The chief executive of a particularly successful PE-backed hospitality organisation said the best career advice he could give was to work for a growth business. It doesn’t mean you will be in for an easy ride as leading any organisation these days will be challenging and stressful, but it frames the mood of your day-to-day life and the context of the decisions you’re taking. So they typically might be about launching new products, services or entering new markets, as opposed to redundancies or restructuring the whole time. Usually your role has more latitude for growth too (and more tolerance for the odd mistake that is made). In this respect, choosing to join an organisation at the right time of its cycle made a huge difference to your career and quality of life. Equally important he felt was finding an organisation that shares your personal values – the more engaged and aligned you are, the better the performance and more focused the team.

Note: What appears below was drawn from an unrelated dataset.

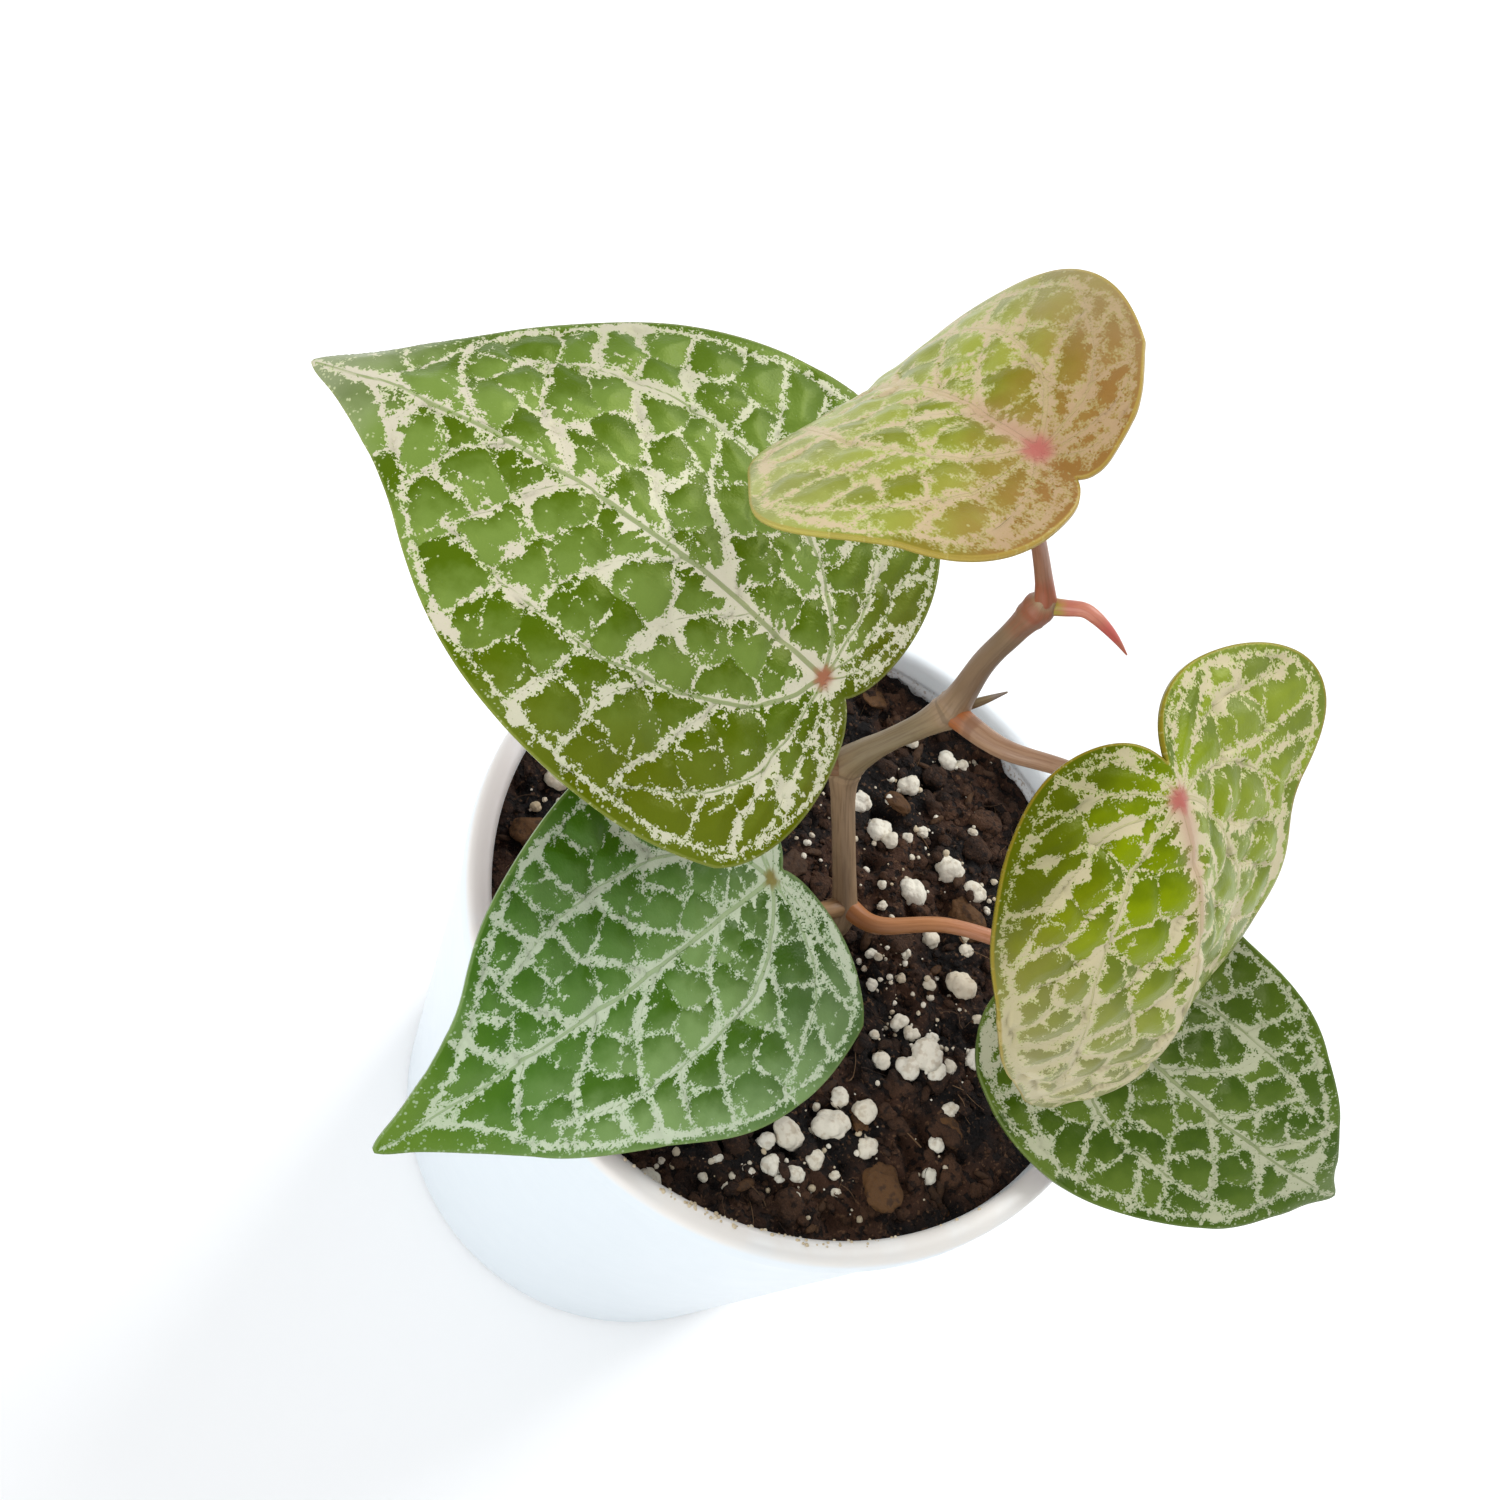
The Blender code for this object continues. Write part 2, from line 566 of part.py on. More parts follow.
def build_blade(blade, finish):
    """One leaf blade of even thickness."""
    vertices, triangles = blade_surface(blade)
    shape = bmesh.new()
    knots = [shape.verts.new(point) for point in vertices]
    for triangle in triangles:
        shape.faces.new([knots[index] for index in triangle])
    leaf = add_object(blade.name, mesh_from(shape, blade.name), finish)
    shell = leaf.modifiers.new("thickness", "SOLIDIFY")
    shell.thickness = BLADE_THICKNESS * MM
    shell.offset = 0.0
    shell.use_even_offset = False
    leaf.data.shade_smooth()


def build_leaves():
    """The five blades, each in its own green."""
    greens = {
        "leaf_a": (0.09, 0.20, 0.03),
        "leaf_b": (0.06, 0.17, 0.04),
        "leaf_c": (0.30, 0.34, 0.10),
        "leaf_d": (0.20, 0.26, 0.04),
        "leaf_e": (0.05, 0.13, 0.03),
    }
    for blade in BLADES:
        build_blade(blade, material(f"{blade.name}_green", greens[blade.name], 0.45))


def build_part():
    """Model the whole potted plant."""
    clear_scene()
    build_pot()
    build_soil()
    build_stems()
    build_leaves()


build_part()
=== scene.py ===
"""Photograph scene of a young ornamental pepper vine in a white nursery pot.

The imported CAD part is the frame. Each of its pieces is replaced by a finer one of the same form,
which adds what CAD leaves out: the silver net on the leaves, their pillowed cells, the ridged
bark, the crumbs of the soil. Shapes are worked out in millimetres, and become metres when
each piece is settled in the frame.
"""

from __future__ import annotations

import logging
import math
import random
from collections.abc import Sequence
from dataclasses import dataclass, field
from enum import Enum

import bpy
import numpy as np
from mathutils import Matrix, Vector, noise
from numpy.linalg import norm

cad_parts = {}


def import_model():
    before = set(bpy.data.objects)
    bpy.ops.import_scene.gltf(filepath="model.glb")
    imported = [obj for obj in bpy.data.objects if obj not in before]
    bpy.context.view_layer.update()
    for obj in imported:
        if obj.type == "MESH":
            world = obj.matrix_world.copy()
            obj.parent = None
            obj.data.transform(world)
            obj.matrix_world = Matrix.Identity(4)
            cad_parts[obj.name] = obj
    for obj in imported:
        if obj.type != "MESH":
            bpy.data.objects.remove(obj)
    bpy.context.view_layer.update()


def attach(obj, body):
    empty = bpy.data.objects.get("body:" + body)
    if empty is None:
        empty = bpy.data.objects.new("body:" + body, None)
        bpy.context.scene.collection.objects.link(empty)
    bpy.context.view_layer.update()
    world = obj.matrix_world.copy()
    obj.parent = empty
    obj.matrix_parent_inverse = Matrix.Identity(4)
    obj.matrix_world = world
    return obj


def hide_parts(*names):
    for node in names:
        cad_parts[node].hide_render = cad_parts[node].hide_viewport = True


logging.basicConfig(level=logging.INFO, format="%(message)s")
LOG = logging.getLogger("vine")

Array = np.ndarray
Material = bpy.types.Material
Mesh = bpy.types.Object
Socket = bpy.types.NodeSocket
Value = Socket | float
Colour = tuple[float, float, float, float]
Shade = Socket | Colour | str  # a colour that nodes work out, linear values or a hex value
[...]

9. Don’t take it personally
In any situation, you have to back yourself and your judgement and hope you get it right more often than you get it wrong. One chairman of a PE-backed business talked about the sacking of one chief executive, who had actually done an admirable job in many respects and had turned around the profit performance of an organisation. However, when a failed sale process required a reappraisal of the overall strategy, it was felt he no longer possessed the core skills to lead them through the next phase, so he was dispatched, and someone else brought in. It didn’t make him a bad chief executive, luck and timing had conspired against him to some extent and the chairman commented he would still hire him again if the circumstances were right.